Deze overweging strekt slechts ertoe te motiveren waarom het naar het oordeel van het Hof in die zaak geen strijd met het indemniteitsbeginsel oplevert dat bij de berekening van de uitkering wordt uitgegaan van een cataloguswaarde van Afl. 105.570. De overweging zegt niets over de vraag of een schadepost wegens huur van een vervangende auto of andere schadeposten vergoedbaar zijn bij wijze van schadevergoeding, verschuldigd wegens vertraging in het doen van een verzekeringsuitkering.
3.9
Ten tweede moet rekening ermee worden gehouden dat Massimo geweigerd heeft de op 12 december 2019 aangeboden betalingen in ontvangst te nemen. Hierdoor kon die aangeboden uitkering niet aangewend worden voor de aankoop van een andere auto. Daar komt bij dat het standpunt zijdens [autobezitter] en Massimo gedurende lange tijd niet was dat de uitkering moest worden gebaseerd op een berekening aan de hand van een (hogere) cataloguswaarde, maar in plaats daarvan maakten zij aanspraak op uitkering van de nieuwwaarde. Dit maakt aannemelijk dat [autobezitter] en Massimo een aanbod tot een uitkering op basis van een hogere cataloguswaarde eveneens geweigerd zouden hebben. Dit brengt naar voorshands oordeel van het Hof mee dat de vertraging in het doen van een verzekeringsuitkering door Citizens in dit geval in overwegende mate het gevolg is van omstandigheden die aan Massimo kunnen worden toegerekend in de zin van art. 6:101 BW. Mocht de bodemrechter al een vergoedingsplicht aannemen, hetgeen het Hof gelet op het voorgaande niet aannemelijk acht, dan is aannemelijk dat de bodemrechter de vergoedingsplicht sterk verminderd of zelfs verminderd tot nihil zal achten.
3.1
Nu voorshands aannemelijk is dat Massimo geen recht heeft op vergoeding van de gevolgschade, is er ook geen reden om Citizens te bevelen een schade-expert opdracht te geven die gevolgschade te taxeren.
3.11
Het Hof gaat er evenals het Gerecht van uit dat Citizens de betaling heeft gedaan en gespecificeerd als hiervoor vermeld onder 3.1.8. Citizens heeft deze gestelde betaling en specificatie onderbouwd met productie 18 bij haar pleitnota in eerste aanleg. Uit die productie wordt die betaling voldoende aannemelijk en blijkt de daarbij gehanteerde specificatie. De vaststelling van het Hof dat Citizens deze betaling volgens deze specificatie heeft gedaan houdt verder geen oordeel van het Hof in, anders dan, zoals hiervoor onder 3.6 is overwogen, in dit kort geding voldoende aannemelijk is dat Citizens met die betaling volledig is gekweten.
Slotsom
3.12
De grieven stuiten af op het voorgaande. Het hoger beroep faalt. Het vonnis waarvan beroep dient te worden bevestigd. Massimo zal als de in het ongelijk gestelde partij worden veroordeeld in de kosten van het hoger beroep.
B E S L I S S I N G
Het Hof:
bevestigt het vonnis waarvan beroep;
veroordeelt Massimo in de kosten van het hoger beroep, aan de zijde van Citizens gevallen en tot op heden begroot op Afl. 2.000,00 aan salaris voor de gemachtigde, te vermeerderen met nakosten en met de wettelijke rente vanaf veertien dagen na heden tot aan de dag van de algehele voldoening.

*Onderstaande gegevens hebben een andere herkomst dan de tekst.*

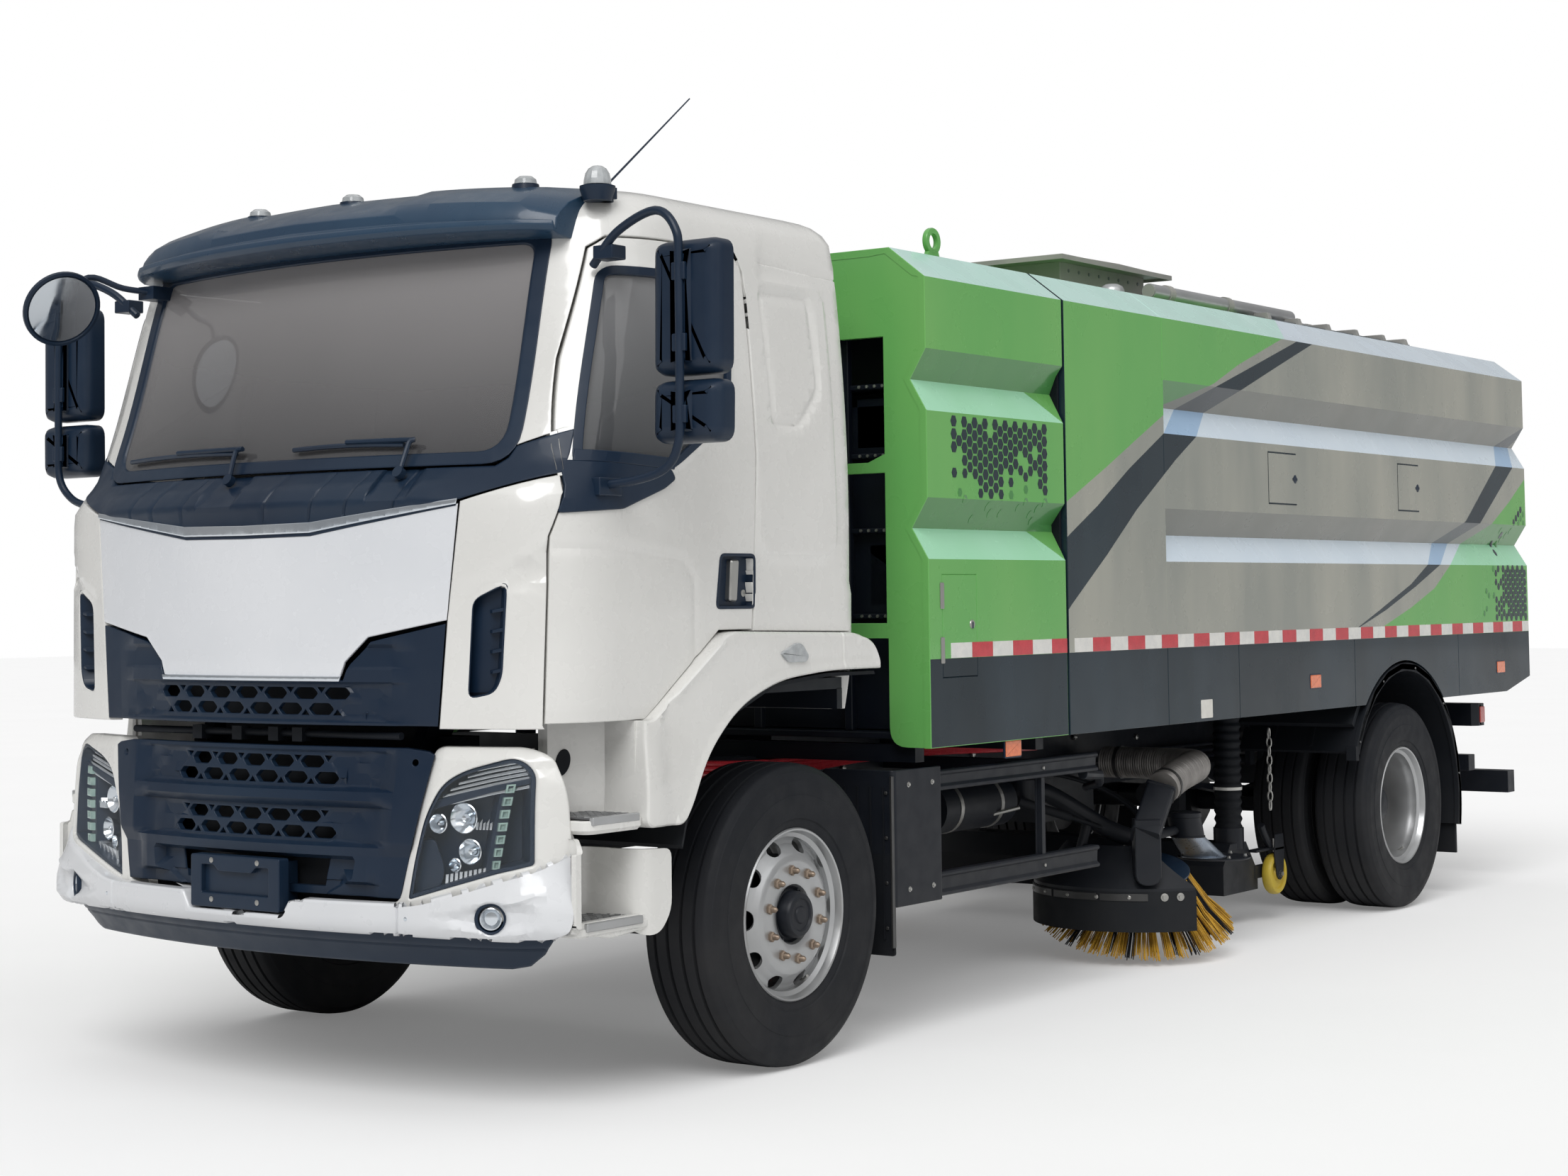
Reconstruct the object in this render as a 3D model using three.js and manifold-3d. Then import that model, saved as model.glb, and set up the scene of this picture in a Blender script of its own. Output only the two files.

Dit vonnis is gewezen door mrs. G.C.C. Lewin, E.A. Saleh en E.M. van der Bunt, leden van het Gemeenschappelijk Hof van Justitie van Aruba, Curaçao, Sint Maarten en van Bonaire, Sint Eustatius en Saba en ter openbare terechtzitting van het Hof in Aruba uitgesproken op 30 juli 2024 in tegenwoordigheid van de griffier.